The Dunning-Kruger Effect: people who know very little about a subject tend to overestimate how much they know, because they don't know how much they don't know.
💡 My Favourite Fun Fact of the Month
- There's a new EU ruling for the standardisation of adapters for new phones and other small devices that is hoping to reduce waste.
🧨 My Favourite Sparks of Motivation & Inspiration
Option Q
"If you think about it, every time you make a choice, you're not just making it on your own. You're selecting from a list, a menu, of choices that was designed by someone or something else. And whatever freedom you have in that choice is necessarily constrained by social structures, customs, and history that provide the context for that selection" [8:55-9:22]
This one is a fun naming convention, where we can call "off the beaten path" options "option Q". The shape of the Q is symbolic of thinking outside of a confined option set.
In how many of our daily decisions aren't we even considering that there could be a potentially more beneficial option Q?
Example 1: Ordering outside of a menu at a restaurant.
Example 2: Desire paths in urban planning as an analogy for the potential advantages of not defaulting to being compliant with the clear paths set out for us — we might be able to find a more optimal path on our own.

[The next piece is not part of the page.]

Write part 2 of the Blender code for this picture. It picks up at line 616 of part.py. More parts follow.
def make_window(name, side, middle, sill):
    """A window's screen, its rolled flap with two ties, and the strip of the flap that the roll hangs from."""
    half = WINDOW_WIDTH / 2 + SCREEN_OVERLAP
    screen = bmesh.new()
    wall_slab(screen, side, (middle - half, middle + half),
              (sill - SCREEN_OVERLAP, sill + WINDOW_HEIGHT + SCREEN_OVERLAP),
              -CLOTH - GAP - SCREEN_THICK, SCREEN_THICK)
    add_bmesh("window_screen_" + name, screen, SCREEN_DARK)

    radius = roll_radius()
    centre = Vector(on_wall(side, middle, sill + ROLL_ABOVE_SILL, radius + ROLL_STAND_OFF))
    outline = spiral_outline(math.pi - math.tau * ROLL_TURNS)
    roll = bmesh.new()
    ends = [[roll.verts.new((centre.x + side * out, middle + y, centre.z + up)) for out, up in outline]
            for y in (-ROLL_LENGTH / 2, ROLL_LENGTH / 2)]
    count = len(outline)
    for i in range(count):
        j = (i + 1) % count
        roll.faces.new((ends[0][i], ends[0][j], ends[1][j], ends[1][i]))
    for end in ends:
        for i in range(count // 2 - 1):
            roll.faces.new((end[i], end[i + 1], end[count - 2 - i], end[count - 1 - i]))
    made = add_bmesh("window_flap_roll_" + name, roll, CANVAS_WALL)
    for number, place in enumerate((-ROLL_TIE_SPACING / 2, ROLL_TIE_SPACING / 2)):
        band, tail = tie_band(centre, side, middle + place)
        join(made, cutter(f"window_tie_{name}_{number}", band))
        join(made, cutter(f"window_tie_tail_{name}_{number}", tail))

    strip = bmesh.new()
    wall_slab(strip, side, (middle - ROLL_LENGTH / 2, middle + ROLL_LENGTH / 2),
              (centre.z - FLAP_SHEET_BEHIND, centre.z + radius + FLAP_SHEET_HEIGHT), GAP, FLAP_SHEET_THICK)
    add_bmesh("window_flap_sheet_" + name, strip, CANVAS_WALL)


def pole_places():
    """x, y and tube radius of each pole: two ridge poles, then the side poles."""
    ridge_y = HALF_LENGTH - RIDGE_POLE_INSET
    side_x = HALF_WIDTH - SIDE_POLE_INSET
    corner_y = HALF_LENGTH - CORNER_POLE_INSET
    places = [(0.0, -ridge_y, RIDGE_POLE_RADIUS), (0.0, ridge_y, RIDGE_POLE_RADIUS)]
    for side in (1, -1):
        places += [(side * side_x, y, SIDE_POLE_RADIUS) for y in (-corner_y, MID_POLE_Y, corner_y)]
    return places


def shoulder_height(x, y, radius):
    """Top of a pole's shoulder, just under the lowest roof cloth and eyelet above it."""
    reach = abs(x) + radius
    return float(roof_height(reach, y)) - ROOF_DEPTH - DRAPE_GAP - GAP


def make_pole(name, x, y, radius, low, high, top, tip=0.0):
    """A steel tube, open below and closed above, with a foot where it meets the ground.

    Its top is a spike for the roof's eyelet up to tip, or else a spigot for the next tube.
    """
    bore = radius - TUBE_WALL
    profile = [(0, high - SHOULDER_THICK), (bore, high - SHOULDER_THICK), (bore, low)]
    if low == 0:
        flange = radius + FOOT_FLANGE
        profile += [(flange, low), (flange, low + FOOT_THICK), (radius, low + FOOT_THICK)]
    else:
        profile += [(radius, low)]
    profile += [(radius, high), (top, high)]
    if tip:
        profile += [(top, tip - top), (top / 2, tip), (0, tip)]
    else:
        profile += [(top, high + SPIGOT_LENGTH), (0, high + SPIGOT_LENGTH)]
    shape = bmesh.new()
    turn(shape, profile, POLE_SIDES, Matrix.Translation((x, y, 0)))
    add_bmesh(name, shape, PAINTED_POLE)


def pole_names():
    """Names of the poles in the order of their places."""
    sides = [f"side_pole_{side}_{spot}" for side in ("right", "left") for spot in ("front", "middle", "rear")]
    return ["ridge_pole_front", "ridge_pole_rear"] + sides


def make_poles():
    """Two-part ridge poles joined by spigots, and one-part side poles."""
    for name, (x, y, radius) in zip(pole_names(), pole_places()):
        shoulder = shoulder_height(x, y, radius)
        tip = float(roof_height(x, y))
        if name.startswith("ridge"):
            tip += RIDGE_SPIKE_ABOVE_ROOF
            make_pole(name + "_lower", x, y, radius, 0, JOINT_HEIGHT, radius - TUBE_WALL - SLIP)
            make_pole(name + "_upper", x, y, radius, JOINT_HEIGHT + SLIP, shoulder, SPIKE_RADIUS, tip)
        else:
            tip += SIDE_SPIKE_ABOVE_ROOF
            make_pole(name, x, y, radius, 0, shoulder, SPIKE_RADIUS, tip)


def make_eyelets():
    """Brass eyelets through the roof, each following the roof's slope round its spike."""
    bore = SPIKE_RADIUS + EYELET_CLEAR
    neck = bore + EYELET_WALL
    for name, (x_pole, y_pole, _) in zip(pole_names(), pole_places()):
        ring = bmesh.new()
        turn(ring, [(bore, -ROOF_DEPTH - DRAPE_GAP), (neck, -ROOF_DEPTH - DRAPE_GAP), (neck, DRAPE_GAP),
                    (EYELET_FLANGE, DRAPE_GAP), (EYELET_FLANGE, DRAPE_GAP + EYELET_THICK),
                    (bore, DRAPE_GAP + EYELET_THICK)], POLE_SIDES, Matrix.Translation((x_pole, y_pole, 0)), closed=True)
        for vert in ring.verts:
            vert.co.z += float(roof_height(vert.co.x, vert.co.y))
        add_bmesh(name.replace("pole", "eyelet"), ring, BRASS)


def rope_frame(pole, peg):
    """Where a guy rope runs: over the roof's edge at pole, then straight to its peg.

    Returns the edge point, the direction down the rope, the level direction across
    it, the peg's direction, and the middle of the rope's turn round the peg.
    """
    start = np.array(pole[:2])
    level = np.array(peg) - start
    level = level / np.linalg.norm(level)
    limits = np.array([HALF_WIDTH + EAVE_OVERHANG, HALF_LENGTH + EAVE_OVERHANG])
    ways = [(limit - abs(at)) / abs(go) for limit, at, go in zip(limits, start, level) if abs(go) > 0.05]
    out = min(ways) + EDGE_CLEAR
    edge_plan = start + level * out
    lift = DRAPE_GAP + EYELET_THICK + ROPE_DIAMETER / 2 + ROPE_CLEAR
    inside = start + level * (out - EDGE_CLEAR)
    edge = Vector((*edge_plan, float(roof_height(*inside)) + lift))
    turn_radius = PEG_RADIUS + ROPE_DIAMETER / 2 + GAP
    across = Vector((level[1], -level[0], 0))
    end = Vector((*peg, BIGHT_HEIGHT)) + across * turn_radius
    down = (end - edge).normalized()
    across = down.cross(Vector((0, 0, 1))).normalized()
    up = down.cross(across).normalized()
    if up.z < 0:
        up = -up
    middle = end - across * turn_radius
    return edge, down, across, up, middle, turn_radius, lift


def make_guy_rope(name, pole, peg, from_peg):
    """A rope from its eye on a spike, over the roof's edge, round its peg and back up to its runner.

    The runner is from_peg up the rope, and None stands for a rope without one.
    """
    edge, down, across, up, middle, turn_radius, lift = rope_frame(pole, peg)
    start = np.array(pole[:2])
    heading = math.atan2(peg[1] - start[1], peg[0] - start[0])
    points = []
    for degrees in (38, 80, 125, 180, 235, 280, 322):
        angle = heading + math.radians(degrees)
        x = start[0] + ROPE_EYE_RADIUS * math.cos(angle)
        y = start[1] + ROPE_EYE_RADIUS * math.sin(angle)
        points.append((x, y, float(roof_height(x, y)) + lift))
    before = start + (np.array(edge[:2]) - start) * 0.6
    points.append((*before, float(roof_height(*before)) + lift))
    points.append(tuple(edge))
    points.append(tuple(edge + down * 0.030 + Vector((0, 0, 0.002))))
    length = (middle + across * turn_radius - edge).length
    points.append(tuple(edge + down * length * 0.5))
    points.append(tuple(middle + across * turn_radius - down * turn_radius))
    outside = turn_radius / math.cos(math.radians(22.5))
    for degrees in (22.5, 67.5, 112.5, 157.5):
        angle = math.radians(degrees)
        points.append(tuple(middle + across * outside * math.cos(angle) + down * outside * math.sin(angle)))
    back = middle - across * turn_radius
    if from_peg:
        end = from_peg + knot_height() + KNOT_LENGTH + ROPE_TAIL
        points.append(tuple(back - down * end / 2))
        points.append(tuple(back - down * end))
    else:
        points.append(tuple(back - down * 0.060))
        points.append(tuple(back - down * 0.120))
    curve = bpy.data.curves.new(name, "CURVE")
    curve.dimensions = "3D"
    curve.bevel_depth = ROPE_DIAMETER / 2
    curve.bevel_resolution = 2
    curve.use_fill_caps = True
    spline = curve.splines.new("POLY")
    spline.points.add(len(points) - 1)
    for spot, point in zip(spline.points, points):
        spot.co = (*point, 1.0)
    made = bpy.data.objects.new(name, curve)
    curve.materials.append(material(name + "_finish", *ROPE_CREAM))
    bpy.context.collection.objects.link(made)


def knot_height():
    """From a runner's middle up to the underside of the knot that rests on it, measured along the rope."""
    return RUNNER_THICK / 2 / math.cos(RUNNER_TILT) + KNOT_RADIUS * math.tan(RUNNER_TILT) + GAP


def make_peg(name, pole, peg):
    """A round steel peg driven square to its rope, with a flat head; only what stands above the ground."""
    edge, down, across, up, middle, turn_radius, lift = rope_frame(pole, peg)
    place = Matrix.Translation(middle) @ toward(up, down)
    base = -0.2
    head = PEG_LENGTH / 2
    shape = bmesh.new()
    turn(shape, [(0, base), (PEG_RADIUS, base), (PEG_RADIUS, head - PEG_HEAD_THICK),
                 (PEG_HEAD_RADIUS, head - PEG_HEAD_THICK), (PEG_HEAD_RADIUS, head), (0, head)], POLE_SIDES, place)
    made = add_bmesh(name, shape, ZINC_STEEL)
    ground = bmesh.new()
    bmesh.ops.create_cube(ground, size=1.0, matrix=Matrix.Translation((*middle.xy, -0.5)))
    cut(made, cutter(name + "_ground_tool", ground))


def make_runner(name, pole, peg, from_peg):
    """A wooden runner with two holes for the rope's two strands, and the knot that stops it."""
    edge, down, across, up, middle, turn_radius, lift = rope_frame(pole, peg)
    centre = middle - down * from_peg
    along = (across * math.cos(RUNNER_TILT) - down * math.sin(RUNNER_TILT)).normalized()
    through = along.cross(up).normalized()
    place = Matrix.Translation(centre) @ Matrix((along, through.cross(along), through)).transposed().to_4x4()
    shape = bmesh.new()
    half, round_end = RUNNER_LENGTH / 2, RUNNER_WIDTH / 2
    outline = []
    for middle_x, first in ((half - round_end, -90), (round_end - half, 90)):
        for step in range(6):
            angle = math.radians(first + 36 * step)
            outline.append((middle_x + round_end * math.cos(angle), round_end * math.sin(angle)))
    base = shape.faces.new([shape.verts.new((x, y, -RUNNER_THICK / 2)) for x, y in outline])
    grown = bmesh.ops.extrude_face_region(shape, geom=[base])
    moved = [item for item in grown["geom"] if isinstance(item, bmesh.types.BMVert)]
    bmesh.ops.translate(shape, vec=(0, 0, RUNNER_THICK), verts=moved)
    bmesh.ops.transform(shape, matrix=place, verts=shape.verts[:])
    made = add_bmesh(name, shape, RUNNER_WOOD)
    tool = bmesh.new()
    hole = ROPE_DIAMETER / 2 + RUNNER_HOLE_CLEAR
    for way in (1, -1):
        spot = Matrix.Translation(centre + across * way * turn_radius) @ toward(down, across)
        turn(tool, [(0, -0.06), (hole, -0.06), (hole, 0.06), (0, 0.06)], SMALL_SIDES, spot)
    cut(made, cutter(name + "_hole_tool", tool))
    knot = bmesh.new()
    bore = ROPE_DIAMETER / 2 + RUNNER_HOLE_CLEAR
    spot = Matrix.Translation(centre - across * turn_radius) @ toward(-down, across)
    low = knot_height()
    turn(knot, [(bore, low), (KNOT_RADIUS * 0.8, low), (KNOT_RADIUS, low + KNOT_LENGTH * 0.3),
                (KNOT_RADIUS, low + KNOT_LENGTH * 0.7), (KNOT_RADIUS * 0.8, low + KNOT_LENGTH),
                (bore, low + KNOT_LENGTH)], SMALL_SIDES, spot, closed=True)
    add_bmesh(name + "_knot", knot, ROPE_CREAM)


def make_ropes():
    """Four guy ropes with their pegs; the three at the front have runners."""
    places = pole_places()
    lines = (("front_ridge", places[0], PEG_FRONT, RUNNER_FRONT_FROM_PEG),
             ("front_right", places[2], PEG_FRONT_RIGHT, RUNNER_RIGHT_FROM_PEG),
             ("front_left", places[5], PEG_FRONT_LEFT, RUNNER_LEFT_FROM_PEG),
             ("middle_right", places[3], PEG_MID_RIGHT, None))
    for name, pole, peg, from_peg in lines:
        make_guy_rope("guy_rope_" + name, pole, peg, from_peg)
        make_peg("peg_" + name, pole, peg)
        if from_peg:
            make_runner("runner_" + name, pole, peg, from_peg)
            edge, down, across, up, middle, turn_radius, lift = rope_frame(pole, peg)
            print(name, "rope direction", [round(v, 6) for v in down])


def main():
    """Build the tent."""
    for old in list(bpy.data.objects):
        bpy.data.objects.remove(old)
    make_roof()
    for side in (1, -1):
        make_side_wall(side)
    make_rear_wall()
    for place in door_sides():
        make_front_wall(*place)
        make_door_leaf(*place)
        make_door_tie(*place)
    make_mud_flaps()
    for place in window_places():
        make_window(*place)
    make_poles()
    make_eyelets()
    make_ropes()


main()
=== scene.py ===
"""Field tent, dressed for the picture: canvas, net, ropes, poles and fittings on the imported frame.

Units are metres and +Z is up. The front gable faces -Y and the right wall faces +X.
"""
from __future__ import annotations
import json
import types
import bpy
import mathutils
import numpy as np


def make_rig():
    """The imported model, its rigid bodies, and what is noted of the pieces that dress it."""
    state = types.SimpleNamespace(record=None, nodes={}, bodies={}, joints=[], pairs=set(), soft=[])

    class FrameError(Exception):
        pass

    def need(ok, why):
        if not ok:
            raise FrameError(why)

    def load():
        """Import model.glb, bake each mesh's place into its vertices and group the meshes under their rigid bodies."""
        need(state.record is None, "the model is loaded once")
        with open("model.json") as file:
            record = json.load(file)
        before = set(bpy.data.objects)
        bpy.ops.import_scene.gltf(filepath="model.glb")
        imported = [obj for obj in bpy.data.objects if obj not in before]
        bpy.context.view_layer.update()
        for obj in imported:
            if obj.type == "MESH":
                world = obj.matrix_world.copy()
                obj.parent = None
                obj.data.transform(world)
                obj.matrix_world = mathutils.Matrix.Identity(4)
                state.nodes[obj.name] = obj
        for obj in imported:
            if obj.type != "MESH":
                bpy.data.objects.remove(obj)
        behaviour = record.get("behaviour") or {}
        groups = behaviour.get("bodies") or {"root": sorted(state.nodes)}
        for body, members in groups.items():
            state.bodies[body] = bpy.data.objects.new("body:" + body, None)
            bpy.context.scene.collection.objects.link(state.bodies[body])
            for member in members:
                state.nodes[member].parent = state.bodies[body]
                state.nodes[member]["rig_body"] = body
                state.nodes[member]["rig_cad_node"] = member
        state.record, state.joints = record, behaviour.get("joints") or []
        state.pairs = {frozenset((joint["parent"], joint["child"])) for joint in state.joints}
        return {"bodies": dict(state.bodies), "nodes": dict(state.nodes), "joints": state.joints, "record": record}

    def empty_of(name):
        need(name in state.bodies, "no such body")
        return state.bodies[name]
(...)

🎨 My Favourite Art of the Month
Yens Wood Work
https://www.instagram.com/yenswoodwork/
🤔 My Favourite Realisations of the Month
YouTube Million Dollar Listings
I've realised that I'm no longer a fan of the YouTube trend showcasing million dollar properties. I don't understand why we tend to put these unaffordable properties on such a pedestal. Wouldn't it be better to showcase more accessible homes that people can feel inspired by?
The Joy of Crafting
Looking around my room and considering which things bring me joy, I realise that most of the items on that list are things that have been crafted. It makes me recognise that crafting is a practice that I should probably be intentional about doing more often.
Sensory Literacy
The immense value that we place on visual data, while neglecting our other senses (we hear about visual literacy, but rarely about sensory literacy).

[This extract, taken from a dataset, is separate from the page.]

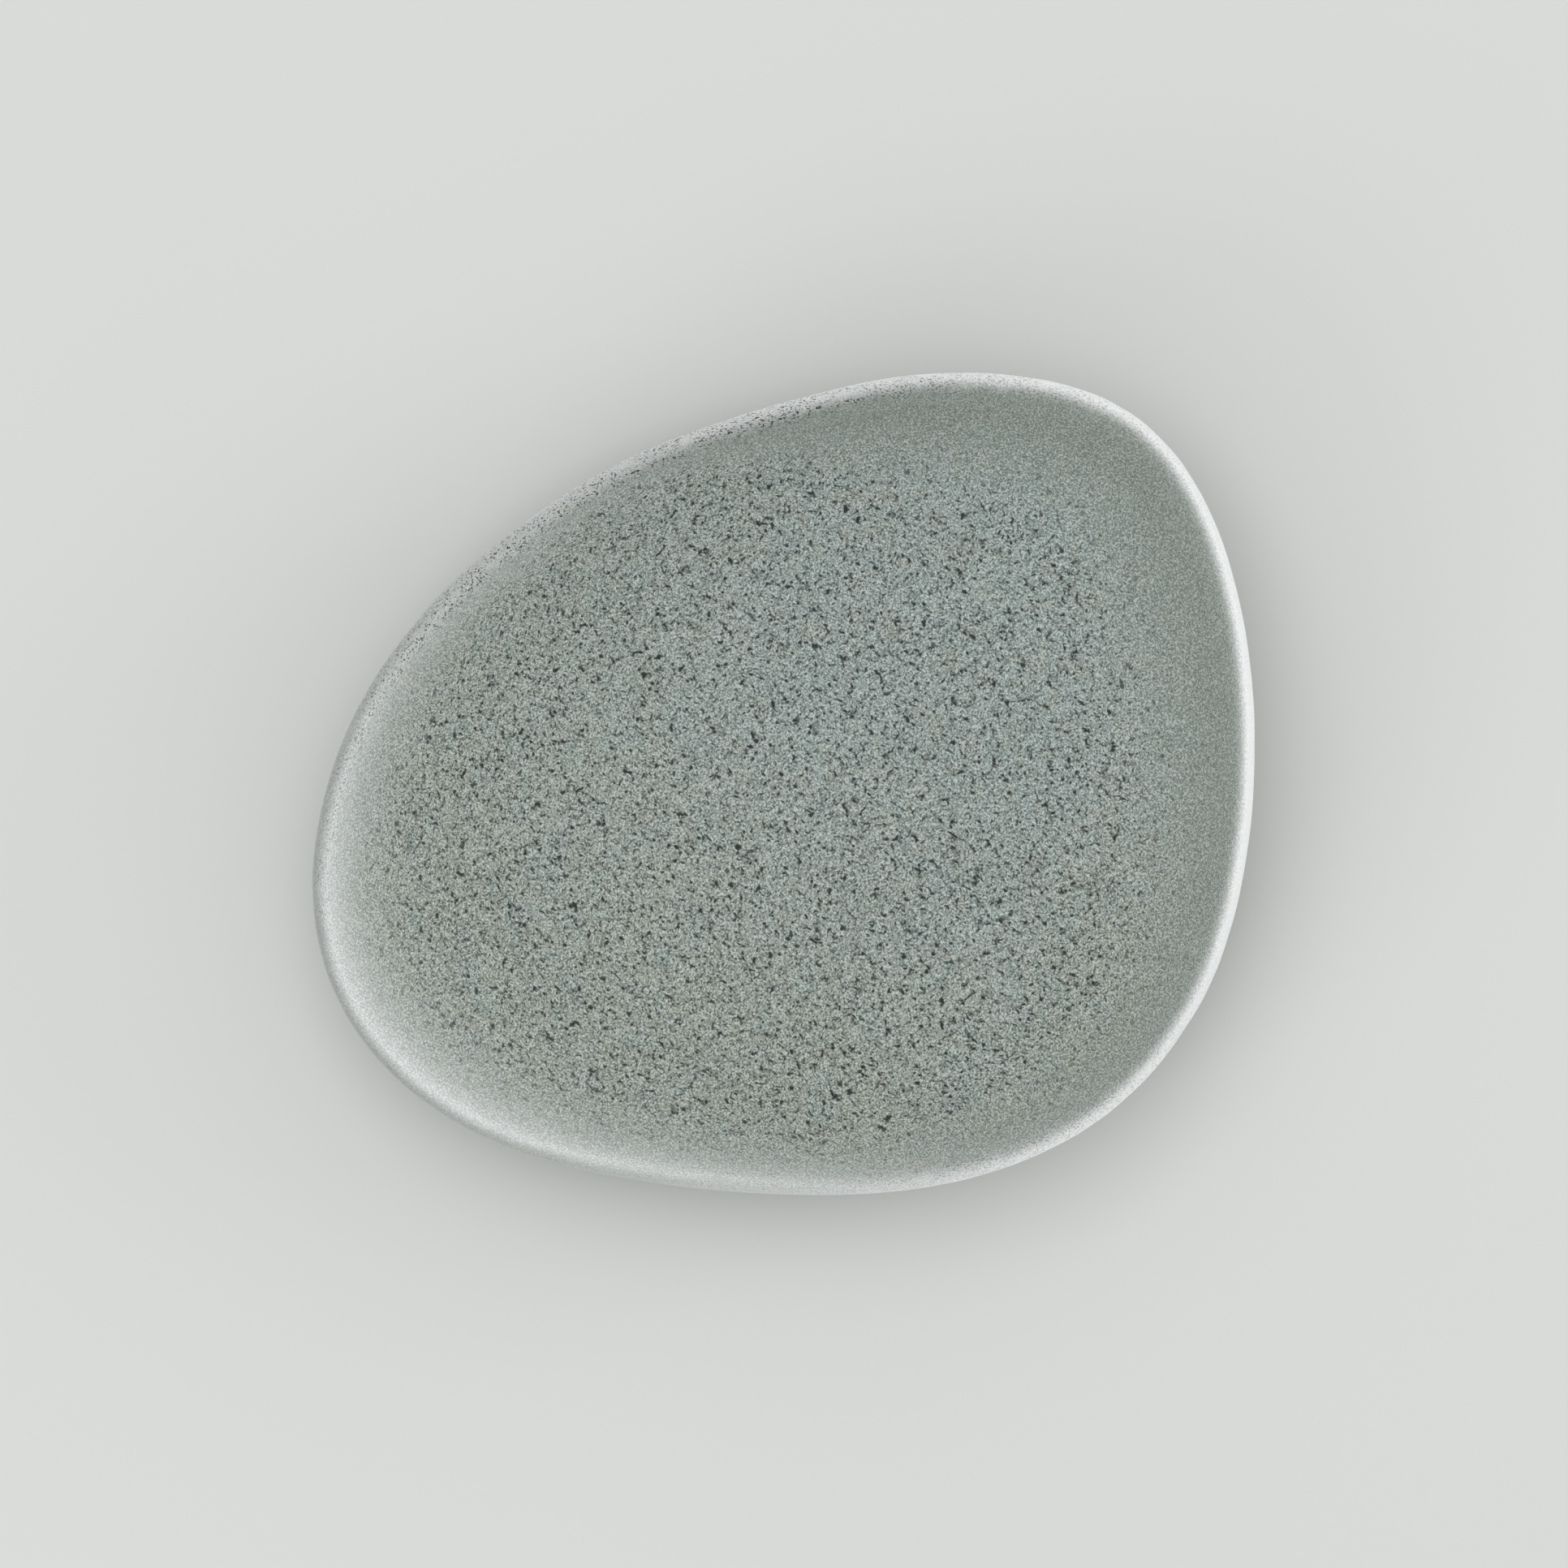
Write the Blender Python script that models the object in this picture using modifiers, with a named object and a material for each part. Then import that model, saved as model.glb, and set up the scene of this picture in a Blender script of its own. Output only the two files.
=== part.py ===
"""Basalt massage stone: one hand-sized pebble with an egg-like outline, domed above and below
and worn flat where it lies.

Metres, +Z up. The origin is on the resting face, under the middle of the outline's box.
The stone is a single piece of rock, so it is a single object.
"""

import math

import bmesh
import bpy
from mathutils import Vector

MM = 0.001

# Driving dimensions of the finished stone
LENGTH = 80 * MM  # the outline along X
WIDTH = 70 * MM  # the outline along Y
THICKNESS = 28 * MM  # from the resting face to the top of the crown
GIRTH_HEIGHT = 12.5 * MM  # mean height of the widest line above the resting face
GIRTH_RISE = 1.2 * MM  # how much higher that line runs on the steep side, and lower opposite
REST_LENGTH = 30 * MM  # the worn flat along X
REST_WIDTH = 26 * MM  # the worn flat along Y
REST_BLEND = 3.5 * MM  # how far the flat runs on before the belly lifts off
REST_CENTRE = Vector((2, -1, 0)) * MM  # the middle of the flat, under the stone's weight
CROWN_OFFSET = Vector((3, 1.5, 0)) * MM  # the crown's top, from the middle of the outline

# Roundness of the two halves. 2 is an ellipse; a larger number is flatter with a tighter edge.
CROWN_FULLNESS = 2.45
BELLY_FULLNESS = 2.25
FULLNESS_SWING = 0.2  # added to both on the steep side, taken off opposite
STEEP_SIDE = math.radians(10)  # direction of the steepest flank, from +X towards +Y

# The outline: its reach from the middle every 22.5 degrees, from +X towards +Y, drawn in a
# plan of this length and width. The plan is stretched to LENGTH and WIDTH.
PLAN_LENGTH = 80
PLAN_WIDTH = 70
OUTLINE_REACH = (
    40, 41.8, 43.4, 37.8, 32.4, 30.6, 31.2, 34.4,
    38.7, 42.1, 40.3, 36.3, 35, 36.8, 39.5, 40,
)

# The cage: one column for each reach, and rows from the middle of the flat up to the crown
COLUMNS = len(OUTLINE_REACH)
FLAT_ROW = 1  # the edge of the flat
BLEND_ROW = 2  # where the belly lifts off
GIRTH_ROW = 6
ROWS = 12
SMOOTHING_LEVELS = 2
FITTING_ROUNDS = 6

STONE_COLOUR = (0.275, 0.309, 0.287, 1)  # pale grey-green
STONE_ROUGHNESS = 0.75


def clear_scene():
    """Removes every object that the scene starts with."""
    for thing in list(bpy.data.objects):
        bpy.data.objects.remove(thing, do_unlink=True)


def outline_point(column):
    """The place in plan of the widest line, in the direction of a column."""
    turn = math.tau * column / COLUMNS
    reach = OUTLINE_REACH[column]
    return Vector(
        (
            reach * math.cos(turn) * LENGTH / PLAN_LENGTH,
            reach * math.sin(turn) * WIDTH / PLAN_WIDTH,
            0,
        )
    )


def flat_point(column, margin):
    """The edge of the resting flat in a column's direction, moved out by a margin."""
    edge = outline_point(column)
    edge.x *= (REST_LENGTH + 2 * margin) / LENGTH
    edge.y *= (REST_WIDTH + 2 * margin) / WIDTH
    return REST_CENTRE + edge


def steepness(column):
    """1 in the direction of the steep side, -1 opposite."""
    return math.cos(math.tau * column / COLUMNS - STEEP_SIDE)


def girth_height(column):
    """How high the widest line runs in a column's direction."""
    return GIRTH_HEIGHT + GIRTH_RISE * steepness(column)


def rounding(column, share, fullness):
    """Shares (in plan, in height) along a quarter of the rounded edge.

    They are (1, 0) on the widest line, where share is 0, and (0, 1) where it is 1.
    """
    angle = share * math.pi / 2
    power = 2 / (fullness + FULLNESS_SWING * steepness(column))
    return max(math.cos(angle), 0) ** power, math.sin(angle) ** power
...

🎬 My Favourite Videos of the Month
- "You can make an argument that if you want to be an activist helping catch criminals, one of the best things you can do is encourage everyone you know to be tested and put in a database." [23:40-23:50] Referring to DNA databases that help to identify criminals of heinous crimes.
- Most interesting takeaway for me was about how we'll never know the full scope of all of the dinosaurs and animals that have existed in the past.